● WHAT IS BEING ASKED: Begin with the first line of the listing and quote every line through the one containing "# Millimetres, +Z"; give only those lines.

● SOURCE EXCERPT:

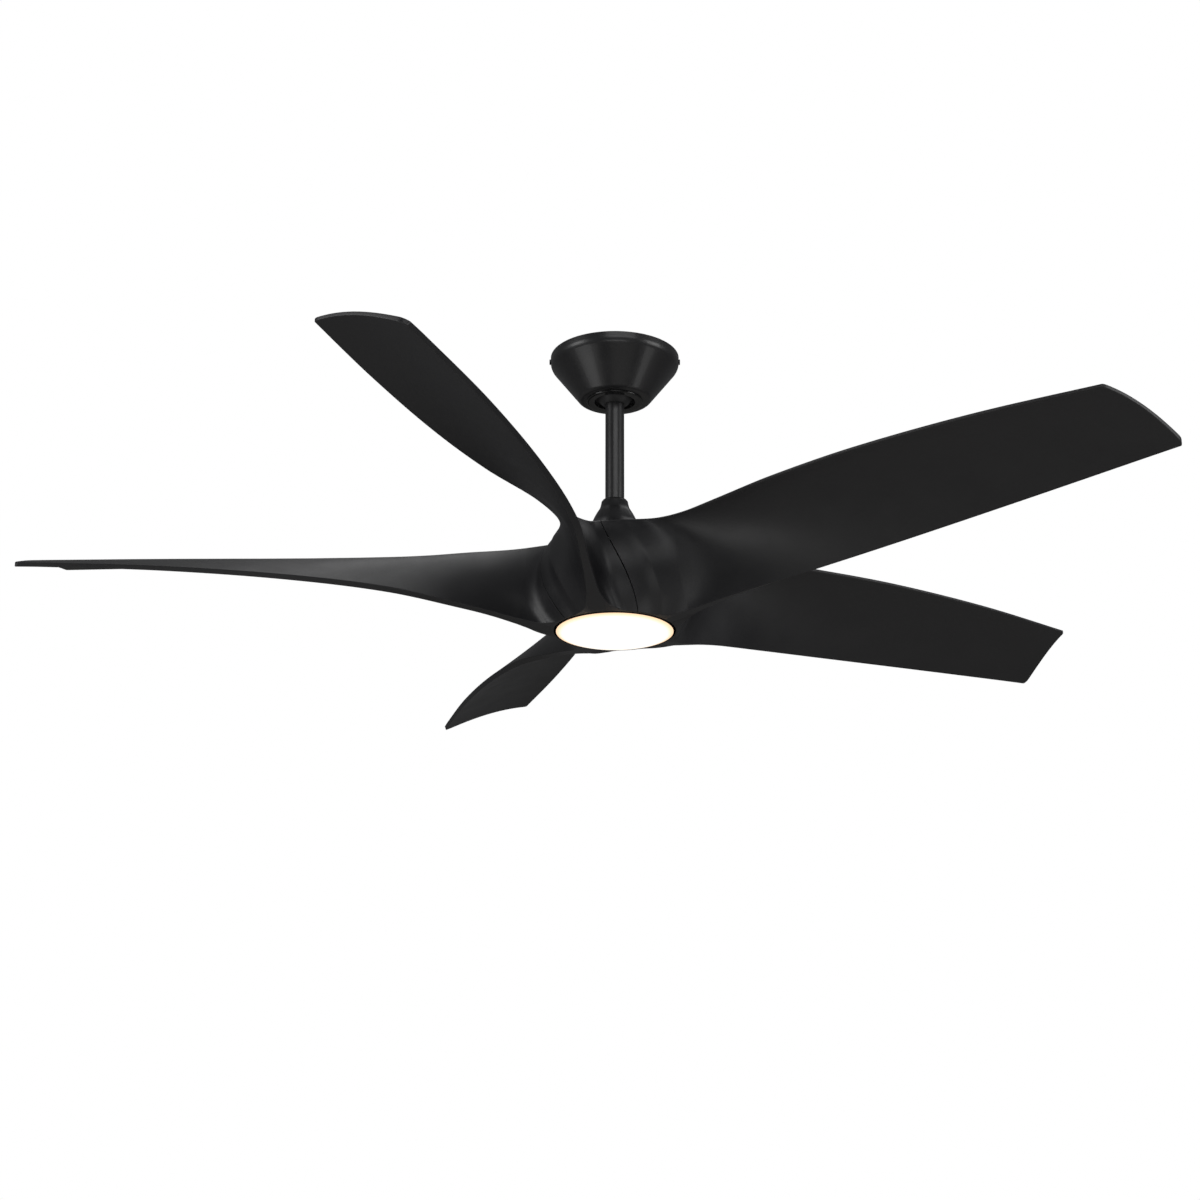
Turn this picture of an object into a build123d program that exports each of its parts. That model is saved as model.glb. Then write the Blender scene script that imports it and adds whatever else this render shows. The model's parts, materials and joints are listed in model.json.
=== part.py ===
from build123d import *
import math
import os

# Ceiling fan with light: ball-hung downrod, outer-rotor motor, five moulded blades, LED light kit.
# Millimetres, +Z up. Origin: centre of the bracket's ceiling face, on the fan's axis.

# ---- Driving sizes ----
TIP_RADIUS = 789.0        # fan axis to the tip's trailing corner, before it is rounded
BLADE_COUNT = 5
FIRST_BLADE_ANGLE = 35.5
ROD_LENGTH = 220.0
ROD_R = 12.7              # 1 in downrod
ROD_BORE_R = ROD_R - 2.5
SLIP = 0.05               # radial clearance of a pin, a screw or a slip fit
SEAT_GAP = 0.15           # between the ball and its socket, and round a sliding cover
AIR_GAP = 0.7             # between the stator and the magnets

# ---- Hanger bracket, ball and socket ----
BRACKET_T = 2.5
ARM_WIDTH = 30.0
TAB_WIDTH = 16.0
TAB_DROP = 9.2            # ends above the canopy's rounded corner
LEG_WIDTH = 44.0
BOX_SCREW_SPACING = 88.9  # 3.5 in ceiling box
SLOT_WIDTH = 5.5
SLOT_LENGTH = 16.0
SUPPLY_HOLE_R = 9.0
BALL_R = 26.5
BALL_DROP = 48.0          # ceiling to the ball's centre
BALL_ABOVE = 16.0         # flat top above the centre
BALL_BELOW = 22.0         # flat bottom below the centre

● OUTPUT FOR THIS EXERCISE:
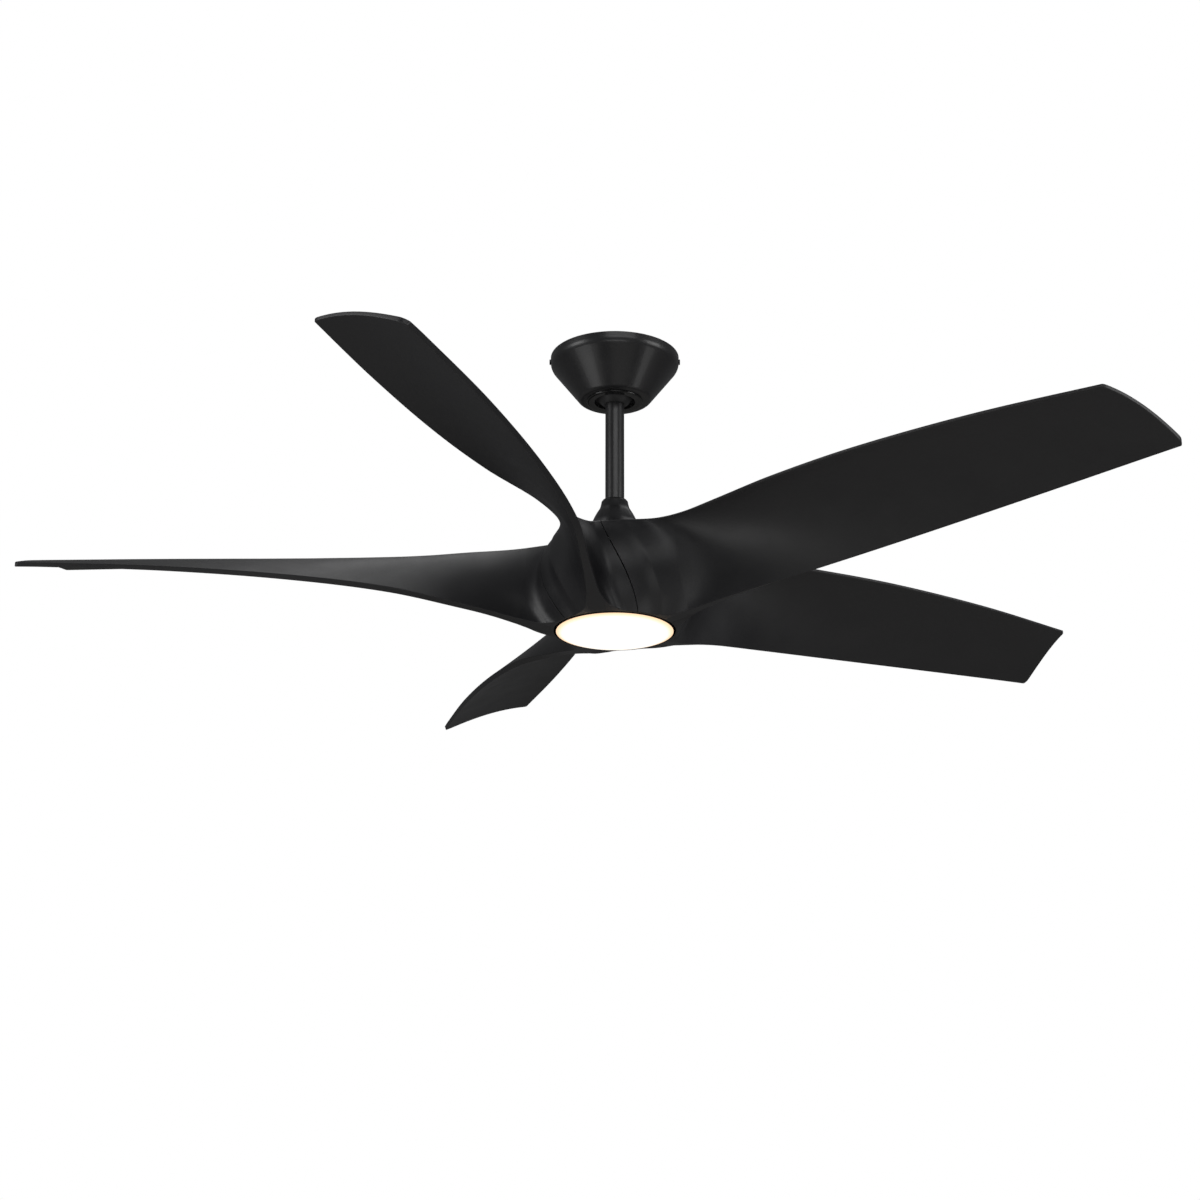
Turn this picture of an object into a build123d program that exports each of its parts. That model is saved as model.glb. Then write the Blender scene script that imports it and adds whatever else this render shows. The model's parts, materials and joints are listed in model.json.
=== part.py ===
from build123d import *
import math
import os

# Ceiling fan with light: ball-hung downrod, outer-rotor motor, five moulded blades, LED light kit.
# Millimetres, +Z up. Origin: centre of the bracket's ceiling face, on the fan's axis.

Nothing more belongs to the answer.